Any RunModel or RunFlow job can be re-resubmitted and because the inputs are immutable you will get the same result, guaranteed. We account for multiple factors that cause non-deterministic model output: threading (don’t use it!), random number generation, time, external calls and dynamic execution (these are disabled), language and library versions (these are recorded with the metadata).

icon-persist

RISK FREE PLATFORM

Every version of every object (model, data, flow) remains permanently available to use and there is no possibility of accidental loss or damage to deployed assets. Therefore, there is no change risk (as traditionally defined) on TRAC.

Note

The repeatability guarantee applies to RunModel, RunFlow and ExportData jobs. A model cannot be imported twice so an ImportModel job cannot be repeated. An ImportData job can be repeated but due to the dependence on an external source, TRAC cannot guarantee that the same outputs will be produced.

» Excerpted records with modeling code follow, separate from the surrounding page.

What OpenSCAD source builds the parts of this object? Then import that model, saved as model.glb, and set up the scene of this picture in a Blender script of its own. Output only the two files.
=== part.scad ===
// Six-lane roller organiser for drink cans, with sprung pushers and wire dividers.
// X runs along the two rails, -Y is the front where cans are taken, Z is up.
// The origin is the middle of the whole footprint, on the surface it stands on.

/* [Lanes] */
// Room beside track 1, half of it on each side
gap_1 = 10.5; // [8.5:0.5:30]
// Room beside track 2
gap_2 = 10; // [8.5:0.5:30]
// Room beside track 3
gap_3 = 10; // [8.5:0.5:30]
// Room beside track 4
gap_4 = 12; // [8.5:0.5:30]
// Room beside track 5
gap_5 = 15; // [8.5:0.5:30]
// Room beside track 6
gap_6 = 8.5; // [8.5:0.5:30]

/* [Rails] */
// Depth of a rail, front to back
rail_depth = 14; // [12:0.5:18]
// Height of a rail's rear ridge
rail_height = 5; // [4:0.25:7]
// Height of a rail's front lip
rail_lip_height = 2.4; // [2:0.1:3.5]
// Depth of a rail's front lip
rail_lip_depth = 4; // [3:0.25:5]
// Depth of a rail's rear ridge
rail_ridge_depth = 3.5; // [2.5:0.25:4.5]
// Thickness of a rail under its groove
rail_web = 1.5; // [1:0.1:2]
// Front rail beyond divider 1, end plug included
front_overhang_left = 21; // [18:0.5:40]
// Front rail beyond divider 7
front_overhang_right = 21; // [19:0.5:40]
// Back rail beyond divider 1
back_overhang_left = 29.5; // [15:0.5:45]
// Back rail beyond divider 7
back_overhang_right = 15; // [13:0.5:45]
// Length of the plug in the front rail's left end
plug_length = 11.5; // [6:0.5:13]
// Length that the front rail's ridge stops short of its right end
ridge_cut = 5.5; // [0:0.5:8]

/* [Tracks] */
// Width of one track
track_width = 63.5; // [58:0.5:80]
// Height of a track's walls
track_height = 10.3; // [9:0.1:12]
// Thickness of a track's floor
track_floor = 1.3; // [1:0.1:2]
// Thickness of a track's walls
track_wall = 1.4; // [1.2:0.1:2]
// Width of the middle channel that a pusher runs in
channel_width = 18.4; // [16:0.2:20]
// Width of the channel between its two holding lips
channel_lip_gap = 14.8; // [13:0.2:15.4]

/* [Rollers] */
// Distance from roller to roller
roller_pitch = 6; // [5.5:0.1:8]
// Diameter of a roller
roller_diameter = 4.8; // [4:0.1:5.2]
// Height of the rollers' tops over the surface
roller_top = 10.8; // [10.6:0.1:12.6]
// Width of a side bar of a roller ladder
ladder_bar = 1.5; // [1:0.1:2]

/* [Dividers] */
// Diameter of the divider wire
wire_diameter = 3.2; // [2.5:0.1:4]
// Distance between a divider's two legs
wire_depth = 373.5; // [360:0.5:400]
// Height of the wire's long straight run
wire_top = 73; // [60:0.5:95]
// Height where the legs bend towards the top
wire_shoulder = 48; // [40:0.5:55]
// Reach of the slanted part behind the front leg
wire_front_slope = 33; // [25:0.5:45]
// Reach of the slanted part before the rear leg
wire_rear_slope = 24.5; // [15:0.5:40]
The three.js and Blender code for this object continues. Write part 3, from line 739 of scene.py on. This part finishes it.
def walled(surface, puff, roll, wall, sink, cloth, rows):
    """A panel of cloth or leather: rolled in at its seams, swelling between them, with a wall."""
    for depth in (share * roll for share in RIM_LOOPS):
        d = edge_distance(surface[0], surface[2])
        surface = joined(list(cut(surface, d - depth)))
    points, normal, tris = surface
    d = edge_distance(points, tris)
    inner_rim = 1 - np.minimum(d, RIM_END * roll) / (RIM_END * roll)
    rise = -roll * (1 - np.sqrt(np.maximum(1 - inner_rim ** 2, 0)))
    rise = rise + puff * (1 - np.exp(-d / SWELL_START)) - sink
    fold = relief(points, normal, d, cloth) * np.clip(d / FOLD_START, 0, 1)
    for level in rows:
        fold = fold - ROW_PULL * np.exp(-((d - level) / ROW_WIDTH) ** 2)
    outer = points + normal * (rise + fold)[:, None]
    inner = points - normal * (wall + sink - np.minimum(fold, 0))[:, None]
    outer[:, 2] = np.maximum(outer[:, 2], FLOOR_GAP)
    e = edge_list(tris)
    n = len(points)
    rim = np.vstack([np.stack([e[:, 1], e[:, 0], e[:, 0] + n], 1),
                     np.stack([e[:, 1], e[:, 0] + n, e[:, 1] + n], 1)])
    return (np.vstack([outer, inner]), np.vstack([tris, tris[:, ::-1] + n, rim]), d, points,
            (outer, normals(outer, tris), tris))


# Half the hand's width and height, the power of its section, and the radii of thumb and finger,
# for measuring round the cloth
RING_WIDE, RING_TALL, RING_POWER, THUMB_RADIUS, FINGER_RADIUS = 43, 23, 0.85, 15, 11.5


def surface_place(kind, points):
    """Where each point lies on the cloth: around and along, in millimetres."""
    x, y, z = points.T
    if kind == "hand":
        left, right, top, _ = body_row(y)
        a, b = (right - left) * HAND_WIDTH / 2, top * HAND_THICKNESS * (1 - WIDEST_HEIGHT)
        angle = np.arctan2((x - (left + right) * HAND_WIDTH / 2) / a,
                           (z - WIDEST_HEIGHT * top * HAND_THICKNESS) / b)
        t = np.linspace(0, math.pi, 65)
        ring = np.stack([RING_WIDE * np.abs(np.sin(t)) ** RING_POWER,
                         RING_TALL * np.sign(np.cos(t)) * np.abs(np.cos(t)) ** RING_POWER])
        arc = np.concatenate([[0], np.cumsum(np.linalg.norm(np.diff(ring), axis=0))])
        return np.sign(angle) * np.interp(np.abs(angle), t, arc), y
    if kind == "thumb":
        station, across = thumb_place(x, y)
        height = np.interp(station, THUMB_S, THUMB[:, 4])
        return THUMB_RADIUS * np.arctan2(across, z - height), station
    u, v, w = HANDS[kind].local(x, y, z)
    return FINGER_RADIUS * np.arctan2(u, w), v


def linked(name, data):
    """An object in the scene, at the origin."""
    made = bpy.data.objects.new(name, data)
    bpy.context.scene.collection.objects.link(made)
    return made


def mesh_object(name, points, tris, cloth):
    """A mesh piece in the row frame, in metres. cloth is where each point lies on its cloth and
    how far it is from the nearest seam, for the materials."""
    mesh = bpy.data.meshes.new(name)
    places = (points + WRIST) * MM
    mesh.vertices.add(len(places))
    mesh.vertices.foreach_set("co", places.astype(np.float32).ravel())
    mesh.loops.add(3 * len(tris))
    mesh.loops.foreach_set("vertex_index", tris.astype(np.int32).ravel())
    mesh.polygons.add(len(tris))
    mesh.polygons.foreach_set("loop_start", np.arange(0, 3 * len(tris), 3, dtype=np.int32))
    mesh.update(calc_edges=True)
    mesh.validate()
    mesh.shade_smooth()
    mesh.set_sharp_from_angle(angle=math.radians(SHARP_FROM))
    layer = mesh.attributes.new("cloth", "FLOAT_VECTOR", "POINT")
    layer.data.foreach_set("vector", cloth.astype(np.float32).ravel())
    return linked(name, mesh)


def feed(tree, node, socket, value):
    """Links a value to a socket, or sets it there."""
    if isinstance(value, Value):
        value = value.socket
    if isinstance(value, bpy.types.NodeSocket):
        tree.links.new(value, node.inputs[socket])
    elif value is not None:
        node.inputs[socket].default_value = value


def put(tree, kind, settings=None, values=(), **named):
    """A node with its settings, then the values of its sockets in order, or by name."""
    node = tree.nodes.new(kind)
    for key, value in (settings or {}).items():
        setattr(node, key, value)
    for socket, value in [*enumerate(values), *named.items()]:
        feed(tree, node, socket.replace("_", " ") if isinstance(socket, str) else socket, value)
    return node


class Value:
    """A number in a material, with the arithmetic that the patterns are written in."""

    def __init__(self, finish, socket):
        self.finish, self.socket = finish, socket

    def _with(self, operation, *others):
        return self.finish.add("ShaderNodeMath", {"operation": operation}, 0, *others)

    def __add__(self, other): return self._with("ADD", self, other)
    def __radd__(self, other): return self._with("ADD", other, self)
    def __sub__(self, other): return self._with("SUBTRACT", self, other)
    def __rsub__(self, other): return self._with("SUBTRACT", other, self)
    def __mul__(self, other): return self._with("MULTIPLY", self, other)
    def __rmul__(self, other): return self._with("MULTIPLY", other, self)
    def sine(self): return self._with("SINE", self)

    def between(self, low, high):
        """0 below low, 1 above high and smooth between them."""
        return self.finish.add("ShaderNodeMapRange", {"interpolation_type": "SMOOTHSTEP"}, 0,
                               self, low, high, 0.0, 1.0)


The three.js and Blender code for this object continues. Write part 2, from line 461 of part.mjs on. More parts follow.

Experimentation & Analytics

In addition to supporting highly-controlled (or ‘production’) model execution processes, TRAC also provide two main ways to construct ‘experimental’ model runs.

EXPERIMENTAL FLOWS

Separate flows can be created for any standardised analytic process, from sensitivity analysis to periodic model monitoring. Under the virtual deployment framework, Jobs which use these experimental flows are safely executed on production data and infrastructure.

EXPERIMENTAL INPUTS

Using a ‘production’ flow, alternate model versions, data inputs or parameter values can be selected. For quick and simple what-if analysis, old jobs can be loaded, edited and resubmitted, for example to run last year’s models with this year’s data, or vice versa

TRAC can execute as many parallel jobs as the underlying compute infrastructure will allow and because they are isolated and stateless, multiple runs can use different versions of the same model or dataset concurrently. This greatly reduces the time required to complete more complex comparative analytics.